Charlie entornó los ojos. Dio una larga calada al cigarrillo.

—Dices que el asesino actúa según un plan de acción. Eso implica que en tu opinión aún no ha terminado.

—Eso es exactamente lo que creo. Me temo que sólo acaba de empezar.

—Muy bien —replicó Charlie con parsimonia, y se recostó en la silla. Volvió a dar una calada y escudriñó a Laura entre la nube de humo que se formó entre ellos—. ¿Por qué no me lo cuentas todo desde el principio? Necesito hacerme una composición de lugar.

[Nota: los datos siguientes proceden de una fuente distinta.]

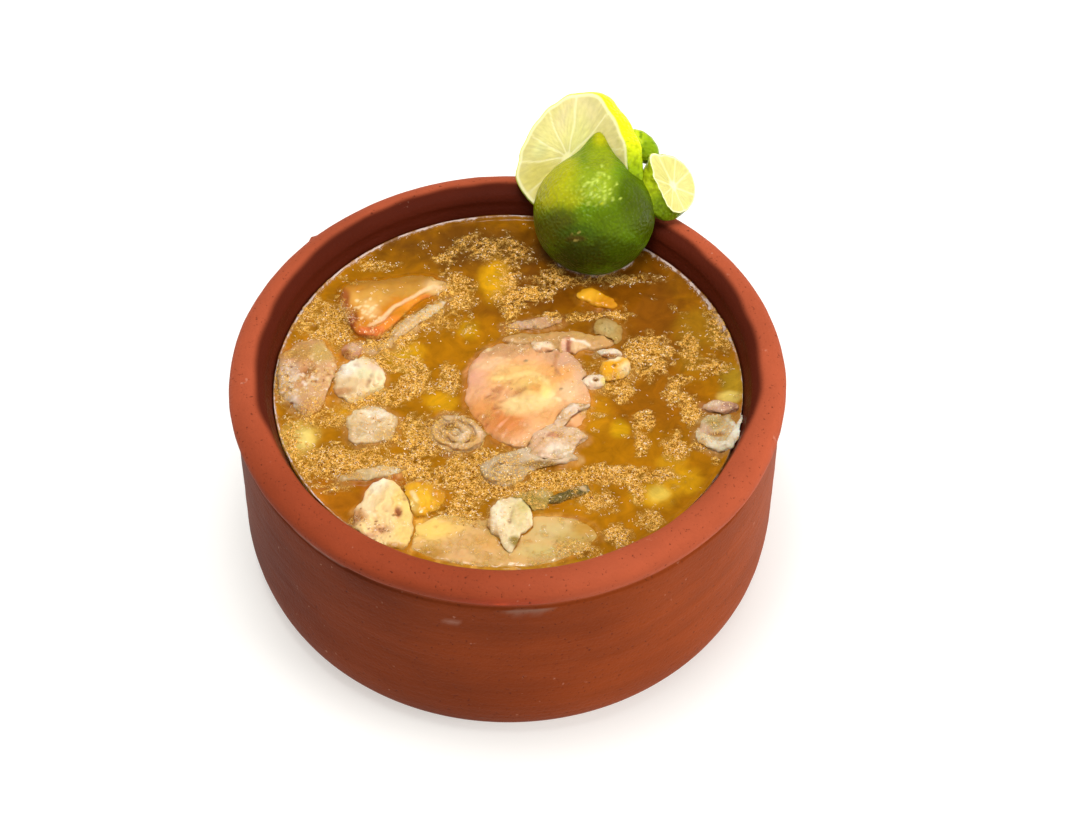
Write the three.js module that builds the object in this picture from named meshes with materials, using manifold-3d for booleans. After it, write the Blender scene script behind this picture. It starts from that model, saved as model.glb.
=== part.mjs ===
// A clay bowl of trotter soup with a lime garnish, in millimetres.
// The origin is the centre of the flat underside, +Z is up and -Y is the front.
// The bowl is a turned pot with a rolled rim. The soup fills it to just under
// the rim, and each piece of trotter stands a few millimetres out of the soup.
import * as THREE from "three";
import { mergeVertices } from "three/addons/utils/BufferGeometryUtils.js";
import Module from "manifold-3d";

const wasm = await Module();
wasm.setup();

// ---- Driving dimensions --------------------------------------------------

const RIM_RADIUS = 90; // outside of the rolled rim
const RIM_TOP = 78.6; // height of the bowl
const RIM_HALF_WIDTH = 5.9; // half of the rim's width
const RIM_CROWN = 3.9; // rim's top above its widest height
const WALL_RADIUS = 88.4; // outside of the wall, under the rim
const CREASE_HEIGHT = 69.5; // where the rim rolls into the wall
const FOOT_RADIUS = 82; // edge of the flat underside
const FOOT_CURVE = 19.5; // height at which the foot's curve ends
const INNER_TOP_RADIUS = 76.4; // inside of the wall at the soup's surface
const INNER_FOOT_RADIUS = 74.5; // inside of the wall above the floor
const FLOOR = 12; // thickness of the floor
const FLOOR_FILLET = 14; // curve between floor and wall
const TURNS = 60; // flats round the bowl

const SOUP_LEVEL = 70.1;
const AFLOAT = SOUP_LEVEL + 0.2; // where the floating pieces are widest
const MENISCUS = 1.1; // how far the soup climbs the wall
const GAP = 0.3; // clearance between neighbouring pieces

const LIME_CENTRE = [29.4, 64.6, 83.3];
const LIME_RADIUS = 20.6;
const LIME_LEAN = 39.8; // degrees that the garnish leans back
const LIME_TIP = 7.5; // height of the pointed end above the round
const LIME_TIP_REACH = 3.6; // half-width of the pointed end
const LIME_CUT = -3; // flat back of the lime, behind its centre
const WHEEL_RADIUS = 21.6;
const WHEEL_THICKNESS = 6.5;

const WELD = 1e-3;
const degrees = THREE.MathUtils.degToRad;

// ---- Solids --------------------------------------------------------------

// A closed geometry with each corner held once.
function welded(geometry) {
  const bare = geometry.clone();
  for (const name of Object.keys(bare.attributes)) {
    if (name !== "position") bare.deleteAttribute(name);
  }
  return mergeVertices(bare, WELD);
}

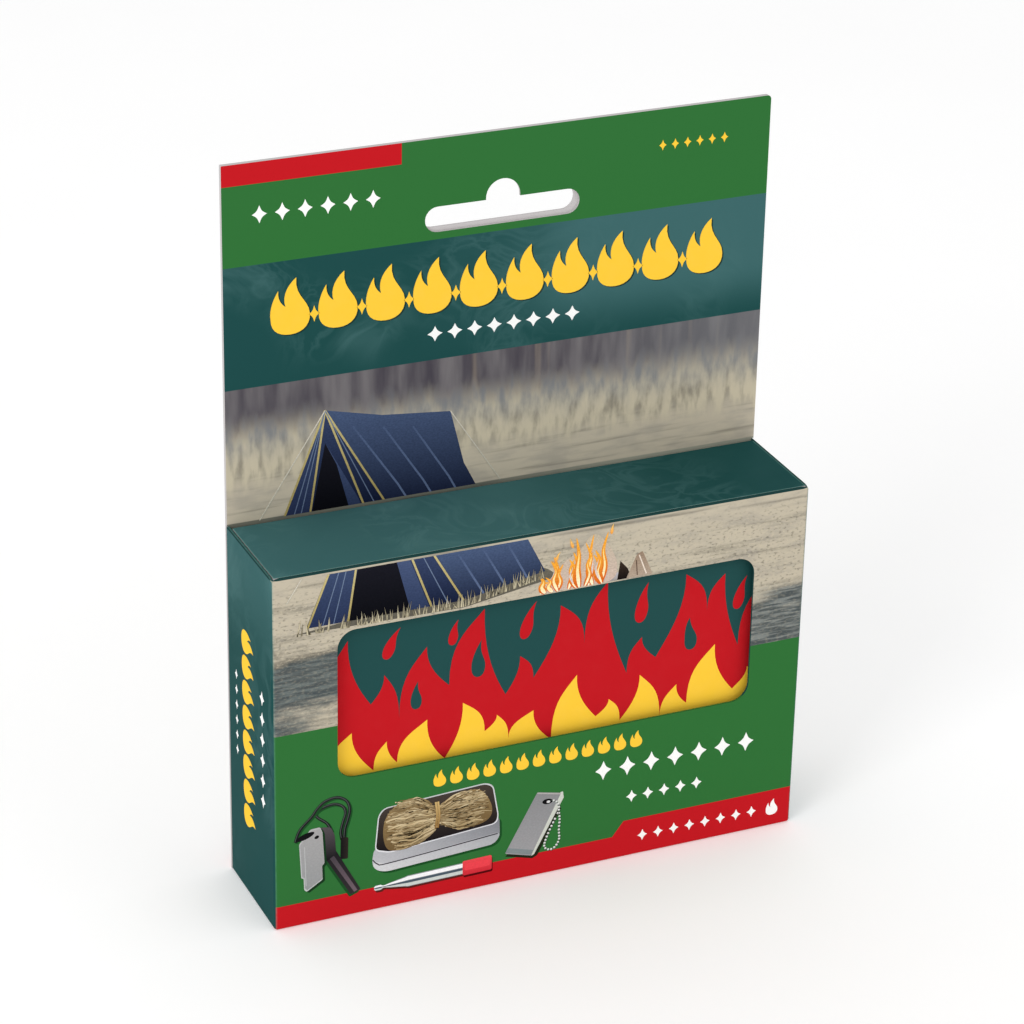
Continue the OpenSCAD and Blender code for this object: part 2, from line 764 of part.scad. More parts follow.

Laura le contó hasta donde se atrevió. Cuando hubo terminado, se asustó al ver que su amigo había empalidecido aún más.

—Tú sabes algo, ¿no es así, Charlie?

Él dio una última calada al cigarrillo y sacó otro del paquete, que encendió con la punta roja medio apagada del primero.

—¿Por qué dices eso?

—Te conozco. ¿O no te acuerdas ya?

Laura observó que tenía las uñas sucias y que el índice y el corazón de la mano derecha, entre los que sujetaba el cigarrillo, tenían unas manchas de color naranja.

—Mira, lo único que sé es lo que se rumorea. Así funciona el esoterismo en la actualidad. Todo por internet, lo que se divulga en las salas de chat. Pero tenemos que ser discretos. Si conoces el lenguaje, puedes estar en el ajo, como se dice.

—¿Y qué cuentan los que están en el ajo, Charlie?

Cuando dio otra calada profunda, su cara se transformó en la faz de una calavera.

—Está pasando algo gordo. Algo muy gordo y muy chungo.

—¿Qué quieres decir?

—Un grupo de gente, un grupito muy reducido, que se mantiene en el anonimato, ya me entiendes, está jugando a juegos muy peligrosos.

—¿En Oxford?

—En Oxford.

—¿Qué clase de juegos?

—Eso, cariño, no lo puedo decir, porque no lo sé.

—¿No lo sabes? ¿Y no puedes aventurar una hipótesis?

—La gente está demasiado nerviosa y no habla mucho de esta historia.

—Vale. —Laura no podía disimular la exasperación que sentía—. Comprendo que es un asunto delicado, pero deja los detalles al margen y cuéntamelo a grandes rasgos.

Charlie estaba succionando otra vez el cigarrillo y llenó el aire de más humo gris. Al final, dijo:

—Se rumorea que están implicadas manos muy viejas. No sé qué andarán haciendo. Ni quiero saberlo, si te digo la verdad. Pero he oído… —Hizo una pausa de unos diez segundos antes de seguir—. He oído que hay un manuscrito de por medio.

—¿Un manuscrito?

Charlie asintió.

—¿De qué tipo?

Charlie apagó el cigarrillo, dio un trago al té y cogió el mechero. Lo encendió y lo apagó cerrando la tapa. Laura hizo lo posible por no inmutarse, pero cuando él hubo repetido la operación cuatro veces más, de pronto alargó el brazo y le quitó el mechero.

—Charlie… ¿Qué manuscrito?

—Laura, linda, te lo diría si lo supiera. Pero, ya ves, eso es todo. Ahora ya sabes lo mismo que yo. Sea quien sea el que está detrás, se trata de alguien importante. Y no sólo dentro del mundillo. En este asunto está implicado alguien con mucho poder.